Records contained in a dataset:
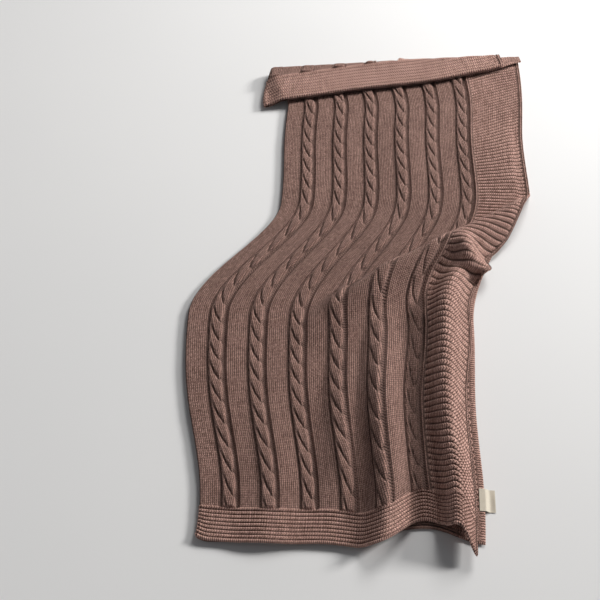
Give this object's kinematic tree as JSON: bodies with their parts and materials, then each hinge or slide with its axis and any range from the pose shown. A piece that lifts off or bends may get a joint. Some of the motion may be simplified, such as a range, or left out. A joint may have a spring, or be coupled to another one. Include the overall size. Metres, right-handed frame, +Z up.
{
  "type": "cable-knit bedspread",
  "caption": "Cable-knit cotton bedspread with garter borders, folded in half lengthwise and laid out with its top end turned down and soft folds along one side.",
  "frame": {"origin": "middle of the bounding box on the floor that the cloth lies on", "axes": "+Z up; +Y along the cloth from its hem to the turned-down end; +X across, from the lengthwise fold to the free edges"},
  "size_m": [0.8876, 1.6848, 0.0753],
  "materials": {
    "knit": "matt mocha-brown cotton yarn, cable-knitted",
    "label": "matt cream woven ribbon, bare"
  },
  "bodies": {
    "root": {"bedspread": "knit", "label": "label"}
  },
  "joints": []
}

==

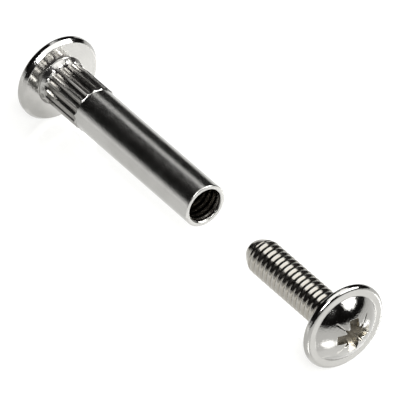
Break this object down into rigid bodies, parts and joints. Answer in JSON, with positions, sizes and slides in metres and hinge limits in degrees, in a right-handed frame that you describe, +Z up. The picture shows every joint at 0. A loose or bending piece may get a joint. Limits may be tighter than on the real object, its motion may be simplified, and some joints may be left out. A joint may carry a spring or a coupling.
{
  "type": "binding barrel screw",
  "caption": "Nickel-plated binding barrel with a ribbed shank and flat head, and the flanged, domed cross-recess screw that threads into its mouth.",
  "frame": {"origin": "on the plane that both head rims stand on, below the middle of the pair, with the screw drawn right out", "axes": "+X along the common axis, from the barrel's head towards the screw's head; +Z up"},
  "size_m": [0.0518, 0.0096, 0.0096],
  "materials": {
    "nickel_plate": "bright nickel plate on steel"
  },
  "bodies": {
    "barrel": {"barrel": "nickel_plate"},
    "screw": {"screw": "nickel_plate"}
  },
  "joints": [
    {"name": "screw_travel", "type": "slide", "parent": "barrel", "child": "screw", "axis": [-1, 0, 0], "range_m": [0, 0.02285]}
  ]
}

→ **Exercise directions**: Pull out every line of the entries that includes the word "joints".

→ **Solution for this task**:
  "joints": []
Break this object down into rigid bodies, parts and joints. Answer in JSON, with positions, sizes and slides in metres and hinge limits in degrees, in a right-handed frame that you describe, +Z up. The picture shows every joint at 0. A loose or bending piece may get a joint. Limits may be tighter than on the real object, its motion may be simplified, and some joints may be left out. A joint may carry a spring or a coupling.
  "joints": [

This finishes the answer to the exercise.